Coal: Technology That Changed Chicago

Coal is abundant within 60 miles of Chicago. Coal has been the dominant energy source for most of Chicago’s modern history, especially from the 1850s to the 1950s. Coal fueled steamships and railroads, heated houses and large buildings, drove industrial machinery, pumped water, made steel and was the primary source of gas and electricity.

The Fourth Annual Review of Commerce showed that in 1854 Chicago burned 50,000 cords of wood and 52,000 tons of coal. A cord of wood generally has less energy than a ton of coal. So even in the early years, coal was overtaking wood as a fuel. Chicago had nearly 70,000 people. This would be equivalent to about 1.5 tons of coal per person.

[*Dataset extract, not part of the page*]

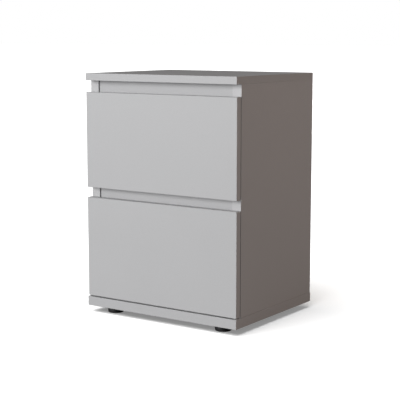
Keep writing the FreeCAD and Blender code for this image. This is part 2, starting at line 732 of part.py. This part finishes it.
def build_box_fasteners(drawer):
    corner = box_corner(drawer)
    sizes = ("box_cam_diameter", "box_cam_cross", "box_bolt_diameter")
    locks = cams(f"{drawer}_cams", "YZ", ("0", "box_cam_depth"), "0", BOX_CAMS, sizes,
                 "XZ", BOX_BOLTS, corner)
    bolts = pins(f"{drawer}_bolts", "XZ", "-bolt_bite", BOX_BOLTS, "box_bolt_diameter",
                 "box_cam_inset + bolt_bite", corner)
    dowels = pins(f"{drawer}_dowels", "XZ", "-bolt_bite", BOX_DOWELS, "box_dowel_diameter",
                  "box_dowel_half + bolt_bite", corner)
    back_bite = "box_side_thickness + box_screw_bite"
    back_screws = headed(f"{drawer}_back_screws", "YZ", "0", BOX_BACK_SCREWS, "screw_diameter",
                         "screw_head_diameter", "screw_head_height", back_bite, 1, corner)
    centres = [(along, "runner_screw_height") for along in ANGLE_SCREW_ROWS]
    runner_bite = "steel + box_runner_screw_bite"
    runner_screws = headed(f"{drawer}_angle_screws", "YZ", "angle_web", centres, "screw_diameter",
                           "screw_head_diameter", "box_runner_screw_head", runner_bite, 1,
                           angle_corner(drawer))
    sets = {"cam_locks": locks, "cam_bolts": bolts, "dowels": dowels, "box_screws": back_screws,
            "runner_screws": runner_screws}
    for kind, left in sets.items():
        group(f"{drawer}_drawer_{kind}", [left, mirrored(left, left.Name + "_right")])
    nail_corner = box_back_corner(drawer)
    nails = headed(f"{drawer}_bottom_nails_set", "XY", "-bottom_thickness", box_nail_centres(),
                   "nail_diameter", "nail_head_diameter", "nail_head_height",
                   "bottom_thickness + nail_bite", 1, nail_corner, cross=False)
    group(f"{drawer}_drawer_bottom_nails", [nails])


# ---------------------------------------------------------------- assembly

def build_cabinet():
    build_top()
    build_base()
    build_sides()
    build_back()
    for rail in RAILS:
        build_rail(rail)
    build_feet()
    build_cabinet_cams()
    build_cabinet_bolts()
    build_cabinet_dowels()
    build_base_screws()


def build_drawer(drawer):
    build_front(drawer)
    build_box_sides(drawer)
    build_box_back(drawer)
    build_bottom(drawer)
    build_box_fasteners(drawer)
    build_channel(drawer)
    build_angle(drawer)
    build_rollers(drawer)
    build_drawer_pins(drawer)


def check_document():
    for thing in document.Objects:
        if "Invalid" in thing.State or "Error" in thing.State:
            raise RuntimeError(f"{thing.Label}: {thing.State}")
    for name, piece in nodes.items():
        if piece.Shape.isNull() or not piece.Shape.isValid():
            raise RuntimeError(name + " has no valid shape")


def export_nodes():
    os.makedirs("parts", exist_ok=True)
    for name, piece in nodes.items():
        piece.Shape.exportStep(f"parts/{name}.step")
    print(len(nodes), "nodes")


fill_sheet()
build_cabinet()
for drawer_name in DRAWERS:
    build_drawer(drawer_name)
build_channel_pins()
build_channel_screws()
document.recompute()
check_document()
export_nodes()
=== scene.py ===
"""Looks of a small nightstand with two handle-less drawers, in metres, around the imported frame."""
import json
import math

import bpy
from mathutils import Euler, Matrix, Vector


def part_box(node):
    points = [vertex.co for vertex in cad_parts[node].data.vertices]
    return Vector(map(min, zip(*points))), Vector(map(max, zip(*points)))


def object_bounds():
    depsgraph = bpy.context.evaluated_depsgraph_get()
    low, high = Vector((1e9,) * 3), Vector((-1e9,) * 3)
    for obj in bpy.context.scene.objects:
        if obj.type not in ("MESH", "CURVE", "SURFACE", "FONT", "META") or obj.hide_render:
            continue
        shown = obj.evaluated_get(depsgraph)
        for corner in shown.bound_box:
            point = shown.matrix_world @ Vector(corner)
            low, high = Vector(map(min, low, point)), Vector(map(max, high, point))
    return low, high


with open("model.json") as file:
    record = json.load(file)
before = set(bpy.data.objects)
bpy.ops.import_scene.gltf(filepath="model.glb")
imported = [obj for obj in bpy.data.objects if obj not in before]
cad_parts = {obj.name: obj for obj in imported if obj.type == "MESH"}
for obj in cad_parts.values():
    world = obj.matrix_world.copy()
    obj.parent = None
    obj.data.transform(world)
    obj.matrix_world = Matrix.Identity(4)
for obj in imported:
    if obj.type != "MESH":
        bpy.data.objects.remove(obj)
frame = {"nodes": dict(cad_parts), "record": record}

MM = 0.001

NODES = frame["nodes"]
CAD_LOW, CAD_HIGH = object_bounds()

# Camera: place, angles and lens that give the photograph's perspective.
CAMERA_PLACE = (1.440, -2.104, 0.625)
CAMERA_YAW = math.radians(34.39)
CAMERA_TILT = math.radians(8.25)
CAMERA_LENS = 101.56
CAMERA_SENSOR = 36.0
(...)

The Committee on Smoke Abatement did a careful count of coal consumption in 1912. Twenty-one million tons of coal were consumed, or about 10 tons per person, six times the 1854 usage. About 3 million tons were used for trains, 4 million for steel mills and less than 1 million to produce gas. The remaining 13 million tons were used to produce heat, electricity and stationary power.

Stationary power included such things as the massive pumps used to provide Chicago’s water supply and 19th century factories with leather belts from a central steam engine to individual machines.

According to the history of Peoples Gas, Texas natural gas first became available in 1932. Prior to that gas had been produced from coal. The change from coal gas to natural gas was not complete until the 1960s.